Mrs B "won" a day at a spa and Mr B scooped the "big prize": an all-expenses-paid holiday in SA as well as a holiday in either Mauritius or Thailand. Before they knew it, they were in the holiday club shark's offices nearby, being offered lifetime holidays if they bought points worth R58000. To close the deal they were told for that day only the points were discounted to R50000. All they needed to do was pay a R5000 deposit. "It was really very convincing. And it happened so fast, we decided to buy into the deal."

The couple paid the deposit by credit card and then signed forms. "We didn't even read what we were signing," said Mrs B. "You think you're signing because you've made a purchase, but it's a contract."

About a week or two later, Mr and Mrs B were feeling uneasy about it and asked to get out of the deal. "They said 'No, the contract is legally binding. You owe the club R45000 and club fees. You will need to pay this to get out of the club'."

Mrs B said the club has offered to help them sell their points for R42000.

The club offered Mr and Mrs B credit so they can pay off their points by debit order, with interest. However, it did not carry out an affordability assessment. "We weren't asked for bank statements or for salary slips; there was no checking our worthiness for credit," said Mrs B.

In terms of the National Credit Act, a credit agreement is reckless if, at the time it was made, the credit provider failed to conduct an affordability assessment. One of the remedies for reckless credit is setting aside the agreement, which only a magistrate can do.

Ditch that holiday contract

Consumers who find themselves trapped in a contract with a holiday club often feel like there is no way out, and some have even been given legal advice to this effect.

But Trudie Broekmann, an attorney who specialises in the Consumer Protection Act (CPA), says there are many ways of getting out of a contract. If you've been a victim of misleading marketing, the CPA says that the resulting contract is void.

Broekmann, who is representing almost 100 consumers who are trying to cancel their contracts with holiday clubs, says that misleading marketing is a dominant theme among her clients.

"The CPA prohibits misleading marketing. Many of my clients ... have said key things they ought to have been told were not disclosed to them - the cancellation of policy being one of them. This is usually because it's a contract "in perpetuity" or a "lifetime" contract.

"Most people say they either weren't told or didn't understand that they were entering into a lifetime contract."

She says the CPA also says failing to disclose a material fact amounts to misleading a consumer. "If you lose your job or retire and have less income or less of an interest in holidays, it's not explained to you that you are bound in all circumstances. That is very clearly misleading marketing."

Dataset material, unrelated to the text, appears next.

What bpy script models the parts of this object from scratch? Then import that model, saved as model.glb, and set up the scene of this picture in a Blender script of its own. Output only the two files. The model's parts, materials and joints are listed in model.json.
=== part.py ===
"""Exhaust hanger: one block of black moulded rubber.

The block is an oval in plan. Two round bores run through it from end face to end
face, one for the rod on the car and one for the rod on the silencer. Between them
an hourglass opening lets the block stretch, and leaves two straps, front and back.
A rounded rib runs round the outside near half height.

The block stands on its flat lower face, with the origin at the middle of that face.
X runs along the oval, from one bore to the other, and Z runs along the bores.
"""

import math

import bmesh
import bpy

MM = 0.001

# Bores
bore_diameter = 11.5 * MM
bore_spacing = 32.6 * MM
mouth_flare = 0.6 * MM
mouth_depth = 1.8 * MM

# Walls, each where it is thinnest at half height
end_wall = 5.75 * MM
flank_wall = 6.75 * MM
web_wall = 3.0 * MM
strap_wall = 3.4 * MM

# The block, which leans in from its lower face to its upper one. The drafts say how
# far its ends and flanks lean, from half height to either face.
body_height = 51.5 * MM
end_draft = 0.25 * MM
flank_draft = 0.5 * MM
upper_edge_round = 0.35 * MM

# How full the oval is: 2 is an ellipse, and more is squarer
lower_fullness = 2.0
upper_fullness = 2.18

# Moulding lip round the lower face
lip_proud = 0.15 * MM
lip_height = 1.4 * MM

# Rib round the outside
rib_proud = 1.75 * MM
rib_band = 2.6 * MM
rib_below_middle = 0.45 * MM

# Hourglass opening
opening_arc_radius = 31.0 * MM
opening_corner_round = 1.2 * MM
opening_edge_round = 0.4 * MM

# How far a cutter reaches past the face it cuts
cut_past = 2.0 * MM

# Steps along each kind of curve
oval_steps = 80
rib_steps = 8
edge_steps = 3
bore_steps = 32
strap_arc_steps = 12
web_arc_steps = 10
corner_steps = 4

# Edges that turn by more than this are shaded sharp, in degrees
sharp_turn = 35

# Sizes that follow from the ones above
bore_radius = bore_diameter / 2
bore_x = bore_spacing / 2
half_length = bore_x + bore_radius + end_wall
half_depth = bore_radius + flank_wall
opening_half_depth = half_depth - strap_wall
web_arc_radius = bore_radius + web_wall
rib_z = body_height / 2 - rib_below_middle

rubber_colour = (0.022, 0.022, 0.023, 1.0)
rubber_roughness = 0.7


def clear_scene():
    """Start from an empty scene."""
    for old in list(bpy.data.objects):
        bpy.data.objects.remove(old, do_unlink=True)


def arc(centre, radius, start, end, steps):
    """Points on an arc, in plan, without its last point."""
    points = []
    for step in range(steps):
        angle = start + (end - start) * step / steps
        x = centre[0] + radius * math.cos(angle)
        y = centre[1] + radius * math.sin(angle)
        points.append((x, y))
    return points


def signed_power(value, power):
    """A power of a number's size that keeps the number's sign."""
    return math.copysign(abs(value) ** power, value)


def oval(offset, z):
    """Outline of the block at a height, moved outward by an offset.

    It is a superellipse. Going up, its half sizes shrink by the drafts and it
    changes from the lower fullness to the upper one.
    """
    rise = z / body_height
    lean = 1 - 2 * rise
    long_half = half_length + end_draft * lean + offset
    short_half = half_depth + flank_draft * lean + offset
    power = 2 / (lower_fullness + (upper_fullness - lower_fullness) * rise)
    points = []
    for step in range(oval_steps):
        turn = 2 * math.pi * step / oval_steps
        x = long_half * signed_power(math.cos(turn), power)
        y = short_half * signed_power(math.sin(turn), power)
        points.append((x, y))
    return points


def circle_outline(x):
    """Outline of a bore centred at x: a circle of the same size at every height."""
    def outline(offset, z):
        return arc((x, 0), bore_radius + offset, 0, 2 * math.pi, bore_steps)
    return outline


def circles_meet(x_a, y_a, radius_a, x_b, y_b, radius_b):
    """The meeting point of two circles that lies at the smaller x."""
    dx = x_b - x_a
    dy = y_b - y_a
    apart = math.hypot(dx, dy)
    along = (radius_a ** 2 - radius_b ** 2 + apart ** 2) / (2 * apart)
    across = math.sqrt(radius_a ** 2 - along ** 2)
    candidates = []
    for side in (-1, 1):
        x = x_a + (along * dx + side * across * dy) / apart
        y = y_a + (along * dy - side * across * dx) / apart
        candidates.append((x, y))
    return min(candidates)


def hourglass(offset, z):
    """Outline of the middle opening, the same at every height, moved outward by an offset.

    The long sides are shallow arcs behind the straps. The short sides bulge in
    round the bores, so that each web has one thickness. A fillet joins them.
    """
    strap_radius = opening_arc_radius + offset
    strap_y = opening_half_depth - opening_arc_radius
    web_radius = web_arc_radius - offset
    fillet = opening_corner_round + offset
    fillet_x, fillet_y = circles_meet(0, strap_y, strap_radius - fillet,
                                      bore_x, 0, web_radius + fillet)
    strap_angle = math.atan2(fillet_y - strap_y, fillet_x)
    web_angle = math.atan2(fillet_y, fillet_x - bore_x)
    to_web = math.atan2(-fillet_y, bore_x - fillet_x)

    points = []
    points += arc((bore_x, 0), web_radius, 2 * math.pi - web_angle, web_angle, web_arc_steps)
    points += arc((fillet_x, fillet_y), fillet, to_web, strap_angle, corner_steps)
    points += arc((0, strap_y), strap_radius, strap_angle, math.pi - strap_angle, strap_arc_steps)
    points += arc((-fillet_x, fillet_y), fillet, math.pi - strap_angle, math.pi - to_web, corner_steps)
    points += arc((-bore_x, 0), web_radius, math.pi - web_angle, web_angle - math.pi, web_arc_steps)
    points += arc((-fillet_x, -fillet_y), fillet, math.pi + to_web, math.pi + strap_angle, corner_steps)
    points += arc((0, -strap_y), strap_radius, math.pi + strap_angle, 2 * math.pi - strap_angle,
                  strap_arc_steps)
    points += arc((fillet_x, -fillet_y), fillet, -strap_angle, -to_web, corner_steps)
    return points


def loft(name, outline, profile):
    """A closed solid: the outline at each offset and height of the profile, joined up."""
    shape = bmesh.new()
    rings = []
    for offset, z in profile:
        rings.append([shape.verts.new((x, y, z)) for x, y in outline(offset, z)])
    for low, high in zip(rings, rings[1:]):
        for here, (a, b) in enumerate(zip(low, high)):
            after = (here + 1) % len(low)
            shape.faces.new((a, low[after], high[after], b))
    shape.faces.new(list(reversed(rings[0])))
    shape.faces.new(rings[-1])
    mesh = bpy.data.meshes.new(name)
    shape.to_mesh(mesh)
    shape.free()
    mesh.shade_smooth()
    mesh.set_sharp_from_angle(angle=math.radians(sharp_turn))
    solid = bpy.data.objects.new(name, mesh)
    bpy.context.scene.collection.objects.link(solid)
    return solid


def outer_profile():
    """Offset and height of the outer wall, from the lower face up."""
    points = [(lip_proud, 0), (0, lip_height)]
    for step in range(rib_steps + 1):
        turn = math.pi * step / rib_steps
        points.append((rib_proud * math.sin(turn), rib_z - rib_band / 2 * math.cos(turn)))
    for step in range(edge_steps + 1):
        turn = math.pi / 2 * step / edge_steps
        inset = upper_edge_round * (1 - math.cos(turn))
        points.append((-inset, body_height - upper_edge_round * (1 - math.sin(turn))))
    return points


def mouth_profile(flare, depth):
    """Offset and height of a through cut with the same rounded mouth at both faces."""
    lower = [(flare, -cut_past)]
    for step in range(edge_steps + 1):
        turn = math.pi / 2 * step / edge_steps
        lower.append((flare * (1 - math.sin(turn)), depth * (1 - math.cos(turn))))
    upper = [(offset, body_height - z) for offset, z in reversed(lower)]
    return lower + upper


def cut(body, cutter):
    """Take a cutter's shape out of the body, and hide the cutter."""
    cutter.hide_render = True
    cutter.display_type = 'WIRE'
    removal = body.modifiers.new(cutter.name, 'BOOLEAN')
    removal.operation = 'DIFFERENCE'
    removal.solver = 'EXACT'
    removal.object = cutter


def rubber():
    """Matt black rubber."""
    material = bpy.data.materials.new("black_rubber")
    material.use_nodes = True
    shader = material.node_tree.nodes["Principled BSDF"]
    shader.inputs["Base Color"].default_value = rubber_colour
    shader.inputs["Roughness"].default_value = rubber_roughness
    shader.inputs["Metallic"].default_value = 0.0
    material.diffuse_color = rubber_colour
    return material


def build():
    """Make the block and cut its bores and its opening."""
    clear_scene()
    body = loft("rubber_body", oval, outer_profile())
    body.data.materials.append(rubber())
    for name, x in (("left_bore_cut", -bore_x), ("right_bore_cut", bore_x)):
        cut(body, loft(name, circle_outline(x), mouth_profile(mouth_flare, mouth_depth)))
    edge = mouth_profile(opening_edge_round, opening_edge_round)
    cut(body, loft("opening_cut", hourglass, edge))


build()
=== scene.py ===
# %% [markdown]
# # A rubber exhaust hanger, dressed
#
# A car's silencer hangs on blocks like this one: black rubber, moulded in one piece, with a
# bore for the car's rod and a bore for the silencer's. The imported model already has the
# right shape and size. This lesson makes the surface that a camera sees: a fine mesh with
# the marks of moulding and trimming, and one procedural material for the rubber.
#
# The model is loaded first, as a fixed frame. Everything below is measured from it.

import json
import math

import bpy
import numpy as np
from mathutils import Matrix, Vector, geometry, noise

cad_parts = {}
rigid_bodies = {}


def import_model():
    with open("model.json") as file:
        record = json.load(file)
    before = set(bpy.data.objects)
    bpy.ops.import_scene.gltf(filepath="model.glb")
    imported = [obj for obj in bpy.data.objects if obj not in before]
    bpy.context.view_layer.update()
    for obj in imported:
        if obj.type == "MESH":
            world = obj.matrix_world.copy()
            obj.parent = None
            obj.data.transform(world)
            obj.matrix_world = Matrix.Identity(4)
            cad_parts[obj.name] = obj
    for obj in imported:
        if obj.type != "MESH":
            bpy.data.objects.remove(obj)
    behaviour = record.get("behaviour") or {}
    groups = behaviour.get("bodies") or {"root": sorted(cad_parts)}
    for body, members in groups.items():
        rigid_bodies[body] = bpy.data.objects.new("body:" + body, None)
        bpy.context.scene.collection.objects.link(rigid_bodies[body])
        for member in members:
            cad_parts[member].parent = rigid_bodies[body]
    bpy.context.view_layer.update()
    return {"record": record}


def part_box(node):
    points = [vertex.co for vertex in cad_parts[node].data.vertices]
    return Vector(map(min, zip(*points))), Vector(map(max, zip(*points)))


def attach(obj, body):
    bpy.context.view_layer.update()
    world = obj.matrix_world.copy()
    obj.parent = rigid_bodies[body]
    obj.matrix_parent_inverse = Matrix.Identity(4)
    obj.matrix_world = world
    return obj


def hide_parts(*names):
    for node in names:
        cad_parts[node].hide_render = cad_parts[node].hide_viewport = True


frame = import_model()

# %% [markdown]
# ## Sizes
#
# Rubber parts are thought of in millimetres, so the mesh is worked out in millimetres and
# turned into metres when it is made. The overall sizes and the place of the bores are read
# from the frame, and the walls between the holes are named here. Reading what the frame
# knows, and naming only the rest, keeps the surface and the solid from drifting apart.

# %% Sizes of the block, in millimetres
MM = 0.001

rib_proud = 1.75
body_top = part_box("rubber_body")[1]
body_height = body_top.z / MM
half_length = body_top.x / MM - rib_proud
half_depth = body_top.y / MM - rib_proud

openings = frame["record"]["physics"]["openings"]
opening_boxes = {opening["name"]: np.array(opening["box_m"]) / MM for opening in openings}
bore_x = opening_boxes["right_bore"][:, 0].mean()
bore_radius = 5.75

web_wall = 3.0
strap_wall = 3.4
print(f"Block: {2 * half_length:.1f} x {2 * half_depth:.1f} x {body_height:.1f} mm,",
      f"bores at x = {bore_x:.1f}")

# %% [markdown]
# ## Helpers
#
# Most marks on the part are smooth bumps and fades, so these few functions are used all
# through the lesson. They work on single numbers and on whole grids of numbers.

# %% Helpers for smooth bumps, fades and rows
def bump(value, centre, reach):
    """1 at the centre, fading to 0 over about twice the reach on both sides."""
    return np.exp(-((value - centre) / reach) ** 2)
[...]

The levy or potential dramatic increases in the levy are typically also not disclosed, Broekmann says. The unavailability of accommodation is also never disclosed, she says. "The booking system of all holiday clubs is set up in such a clever way to make it impossible for all members to obtain a booking."

The CPA gives you the right to cancel any fixed-term contract, but the clubs argue that this section of the Act doesn't apply to them because their contracts are lifetime contracts. However, "lifetime" contracts do not exist in common law.